The identification under clause (ii) alone shall not be sufficient to make the establishment required under clause (i).

(B) Limitation Subparagraph (A) shall not apply to any amount paid or incurred as reimbursement to the government or entity for the costs of any investigation or litigation.

(3) Exception for amounts paid or incurred as the result of certain court orders

Paragraph (1) shall not apply to any amount paid or incurred by reason of any order of a court in a suit in which no government or governmental entity is a party.

(4) Exception for taxes due

Paragraph (1) shall not apply to any amount paid or incurred as taxes due.

(5) Treatment of certain nongovernmental regulatory entities For purposes of this subsection, the following nongovernmental entities shall be treated as governmental entities:

(A) Any nongovernmental entity which exercises self-regulatory powers (including imposing sanctions) in connection with a qualified board or exchange (as defined in section 1256(g)(7)).

(B) To the extent provided in regulations, any nongovernmental entity which exercises self-regulatory powers (including imposing sanctions) as part of performing an essential governmental function.

2 26 U.S.C. § 162(f)(2); 26 C.F.R. § 1.162-21(b), (c).

3 26 C.F.R. § 1.6050X-1(f)(6); see also Instructions to Form 1098-F.

4 See Instructions to Form 1098-F, see also 26 C.F.R. § 1.162-21(f)(1), Example 1.

5 Tally Industries Inc. v.
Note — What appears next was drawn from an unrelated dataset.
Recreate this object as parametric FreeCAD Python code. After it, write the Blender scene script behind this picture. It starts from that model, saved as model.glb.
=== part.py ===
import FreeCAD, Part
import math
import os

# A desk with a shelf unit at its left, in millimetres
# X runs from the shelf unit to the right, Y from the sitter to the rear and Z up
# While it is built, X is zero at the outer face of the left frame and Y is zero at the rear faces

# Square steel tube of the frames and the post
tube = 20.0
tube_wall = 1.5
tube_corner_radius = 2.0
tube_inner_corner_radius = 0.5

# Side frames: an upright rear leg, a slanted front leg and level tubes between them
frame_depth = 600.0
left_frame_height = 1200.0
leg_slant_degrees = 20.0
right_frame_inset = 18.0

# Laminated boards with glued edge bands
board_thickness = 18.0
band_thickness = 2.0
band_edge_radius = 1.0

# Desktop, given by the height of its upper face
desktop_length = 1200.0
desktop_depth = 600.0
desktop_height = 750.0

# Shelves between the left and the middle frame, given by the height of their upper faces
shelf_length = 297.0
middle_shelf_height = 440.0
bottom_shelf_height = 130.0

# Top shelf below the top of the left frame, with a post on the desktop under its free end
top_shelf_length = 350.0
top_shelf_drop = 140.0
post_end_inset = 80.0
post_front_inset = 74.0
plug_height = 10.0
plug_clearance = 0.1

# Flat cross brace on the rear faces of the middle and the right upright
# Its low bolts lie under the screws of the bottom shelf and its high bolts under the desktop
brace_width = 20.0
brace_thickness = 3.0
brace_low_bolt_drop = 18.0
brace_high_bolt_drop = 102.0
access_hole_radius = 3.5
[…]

Commissioner, 116 F.3d 382, 385 (9th Cir.1997).

6 Id. at 385-86.

7 Huff v. Commissioner, 80 T.C. 804 (Apr. 26, 1983).

8 Murphy v. Kenneth Cole Productions, Inc., 40 Cal.4th 1094, 1110-1111 (2007) (emphasis added).

Information contained in this publication is intended for informational purposes only and does not constitute legal advice or opinion, nor is it a substitute for the professional judgment of an attorney.